A quick note. I mentioned several of the folks above because pos-repping "you're a troll!" posts is something we'd prefer to avoid. My apologies for any confusion.

- PCat
 

To be fair though, he's sorta got a point about the ritual cost of Raise Dead; it doesn't scale very smoothly at all. It's very expensive to raise your dead allies at levels one, eleven, and twenty one, but it's dirt cheap at levels ten, twenty, and thirty. Ritual cost is scaling by tier, but character wealth scales by level, and the result is that in the high end of any tier characters are relatively wealthy. My suggested fix for this problem is for the ritual cost of Raise Dead to be as much gold as is equal to the buying price of a standard magic item of the character's level -- for example, a 1st level character costs 360gp to raise, while a 30th level PC costs 3125000gp to raise.

Yeah, the observation that it doesn't scale very evenly is quite true. It wouldn't hurt to house rule a different scale in there. OTOH the costs aren't quite as trivial as the OP makes them out to be. Consulting my wealth management spread sheet a party gets a total cumulative gold of 40,795 during heroic tier. So all told 500 gp isn't a HUGE big deal, but its measurable. During paragon you get just about exactly another million gp, which means 5k is 1/20th of your total gold for the tier. Its about 1/50th of your epic gold (50k out of 25 million).

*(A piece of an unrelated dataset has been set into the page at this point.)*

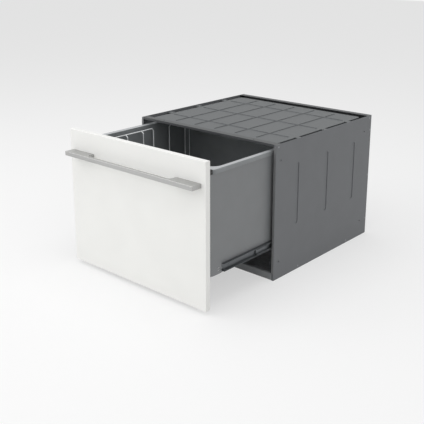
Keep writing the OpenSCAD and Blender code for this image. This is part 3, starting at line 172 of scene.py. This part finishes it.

Look at it this way though, the problem is if you jack up the costs to really punishing levels all it does is hurt the game. Lets say you made the cost 2500 gp at heroic, that's possible to afford but it means the PCs will be short a decent amount of stuff for a good chunk of the rest of the tier. Why does this make the game more fun? "Gosh, too bad, you died once and now the whole party has to suffer for the next 3 months of play, too bad..." Yeah, that's good, real good. Really promotes player enjoyment.

Consequences of death should be pretty much restricted to the story, not the mechanics of the game. Its the story that matters and it should be the story that the players care about. If its not then are you really playing an RPG or are you just playing tactical battle exercises using the 4e rules? Might as well play WoW or just draw up one shot characters for skirmishes at that point.
 

A good point about the money per tier, but one also needs to keep in mind that the amounts you cite aren't disposable - the vast majority of it will be tied up in euqipment, either in the form of items the DM has given them (again, the majority), or in the form of items the PCs have bought with the cash the DM has given them.

Given the high proportion of party wealth is tied up in items, if you raise the cost of being risen too high, you actually compound the wealth problem - once a party has run through their disposible income, the only way (outside of plot/story mechanisms) to get more is to convert their magic items into gold, for which they loose in the "exchange rate" 4 GP for every 1 GP to pay for the ritual - in essence making the ritual 5 times as expensive!

So sure, 2500 doesn't sound like a lot, but if you need to cash in 12,500 GP worth of equipment it sure is...

Personally, I would rather have a character a player loves raised from the dead than tossed into the garbage - chances are the PC has developed interactions with the other PCs and with the game world that make the game interesting and enjoyable. Indeed, the very raising of the character can give a DM the opportunity to increase the various PCs connection with each other and the setting by imposing plot requirements/remifications for/to the use of the ritual.

So, I see no need to "punish" a player for loosing their character - if they love their character, chances are their death was either an accident or in a manner that either furthers or is appropriate to the story.

I like having the players engaged in the story I am telling. Indeed, its the players who aren't that can potentially be bothersome - and IMHO killing off characters without giving them an "out" is more likely to disengage players from the story I am telling through them than to be benificial in any way.